A preliminary report on LWN.net indicates that AMD will soon release the hardware specifications for its graphics chips, starting with the R500 onward. If this is both true and accurate, this is the best news the open source world has had in a long time. Open source drivers can be mostly or totally useless, but open hardware specifications — those that are made available by the manufacturer and do not require a non-disclosure agreement — enable the entire open source operating system world to write good drivers.
Last year I wrote a lengthy piece about OpenBSD’s quest for hardware specifications. I link to it frequently because it shows the real front line in the open source operating system world, and explains why and how the effort to write new hardware drivers is getting much more difficult. One of the things I learned that really surprised me while doing interviews for that article and the one on the OLPC proprietary hardware fiasco (both articles came from the same set of interviews and the same body of research) was that open, complete, and accurate specifications for hardware are far more important than an open source driver for the same. You can have all of the source code to a driver, but if you don’t have the hardware specs, it is very difficult to figure out what the code does. It’s like trying to do component-level modifications to a motherboard without a schematic — you could probably do it, given experience, time, and enough resources to fail dozens of times, but why would you want to?
Secondly, open driver source code may not be any good, or directly usable by anything other than the platform it was intended for. It’s possible that the driver is horribly written, in which case you might be better off writing it from scratch anyway. While it certainly helps to be able to look at someone else’s driver code to figure out how to safely, securely, and efficiently interact with the hardware, the code for a FreeBSD driver will be almost entirely unusable in the Linux kernel, and even other BSD projects. The various abilities of each operating system kernel conform to different design philosophies, most notably in memory allocation, process scheduling, security, and threading models. That’s not to mention the free software and open source licensing issues surrounding copied driver code, which has caused much trouble lately. Aside from technical and licensing barriers, many operating system developers would simply prefer to write their own code rather than use someone else’s.

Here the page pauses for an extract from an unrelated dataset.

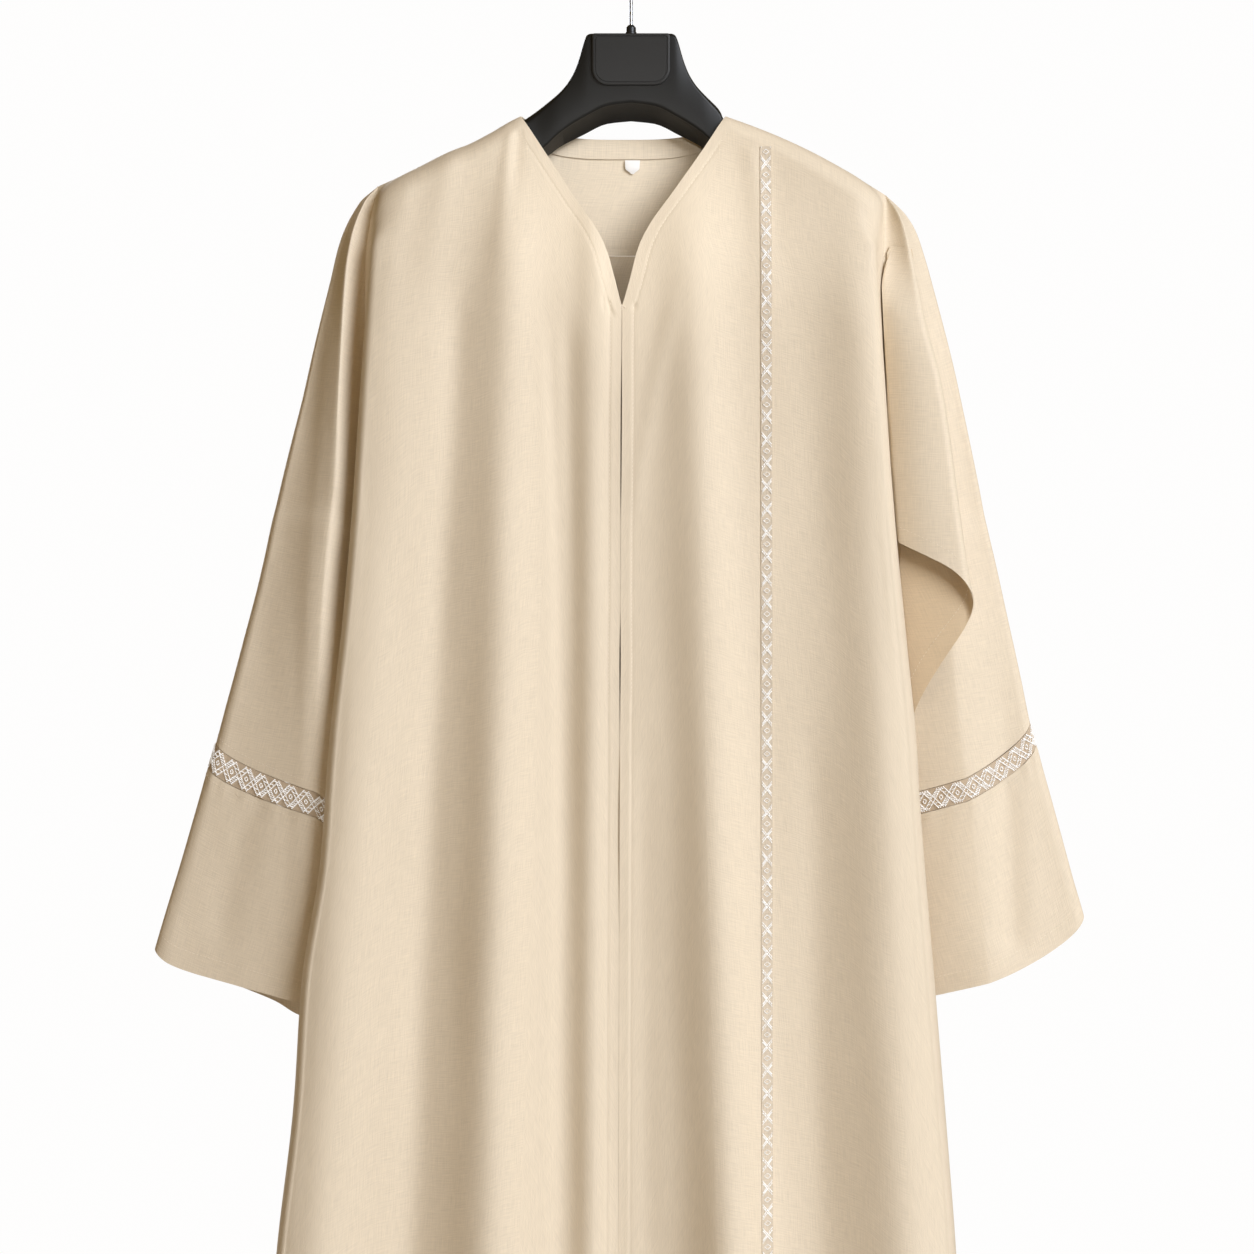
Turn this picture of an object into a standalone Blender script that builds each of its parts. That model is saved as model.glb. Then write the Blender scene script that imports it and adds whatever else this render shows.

When you have open and complete hardware specs, nobody is left out. Linux is the biggest player in the open source world and is most likely to get it an open source driver before any other Unix-like operating system. Sun could probably manage to arrange something for Solaris as well, but Sun’s history says that they’d more likely pay to develop a proprietary driver instead. FreeBSD is always on the cusp — it has proprietary Nvidia drivers, for instance, but they’ve never worked as well as they do on Linux. OpenBSD doesn’t want anyone’s binary drivers, not that there are any available for it anyway, so it’s totally left out of the video driver game. Open specifications give every operating system the same, standard resources to work with — and nobody gets left out.